State investigators found that a stroke victim residing at an assisted living facility in Brooklyn Park did not receive enough water or her medication for several weeks before her death.
A report released Tuesday by the Department of Health’s Office of Health Facilities Complaints found that staff members at Second Horizon Living neglected the care of the woman, who died of pneumonia, sepsis and other infections.
As is standard in the agency’s public disclosures, the report did not identify the woman or indicate when she died.
Messages were left Wednesday with Second Horizon’s administration seeking a response to the allegations and whether it intended to appeal the agency’s findings. The report notes that facility management moved from monthly audits of its medication administration records to weekly reviews.
“Staff members failed to follow providers’ orders regarding the administration of water through the resident’s gastrotube,” the agency’s finding notes, “and as a result, the resident did not receive proper significant quantity of water over a two-month period.
According to the parts of the report made public:
The woman moved to Second Horizon after having a stroke that left her partially paralyzed and using “facial gestures and nodding to communicate with staff” during her 10-week stay.
She needed a feeding tube to feed and hydrate herself, and needed staff to help her take her medications and go to the bathroom.
A family member quickly requested a hospital evaluation for the woman after noticing a change in her condition.
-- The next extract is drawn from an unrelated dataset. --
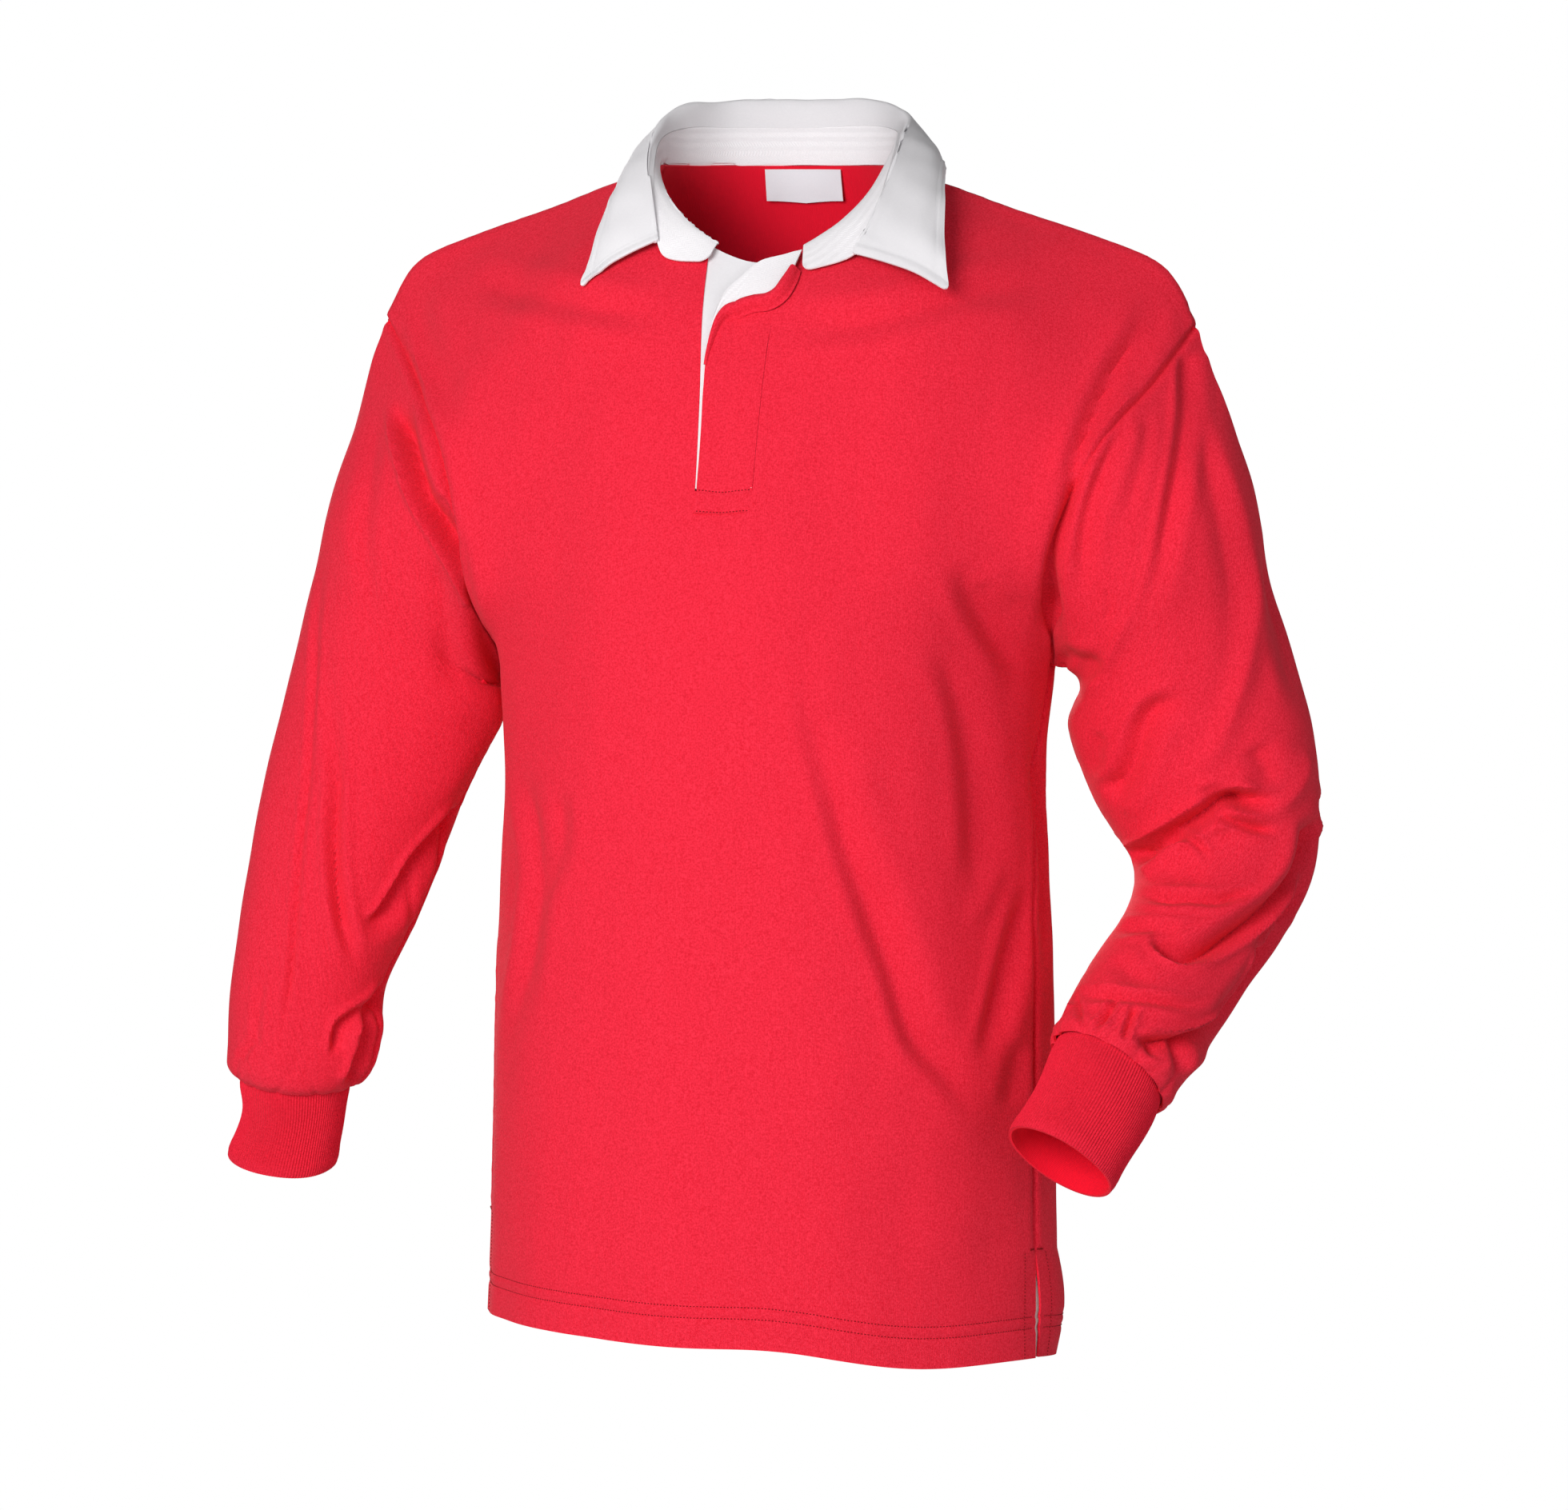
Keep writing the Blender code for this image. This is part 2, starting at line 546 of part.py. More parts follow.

The examination revealed that she was suffering from respiratory and other system failure as well as septic shock.
The investigation revealed that the woman was not receiving the medication she needed and was not properly hydrated.
A nurse said “there was a communication problem between staff and the resident did not receive the water (6 ounces) ordered every four hours,” the report states. “The nurse said the previous nurse did not order water and the current two nurses did not catch this error.”
As for the woman’s medication being improperly administered, the report continues: “The nurse stated that the resident’s medications were available, however, the staff did not recognize the generic name of the medications and therefore did not administer medication.
“The nurse stated that staff did not report the resident’s forgotten medications until she performed a monthly audit of the medication administration record.”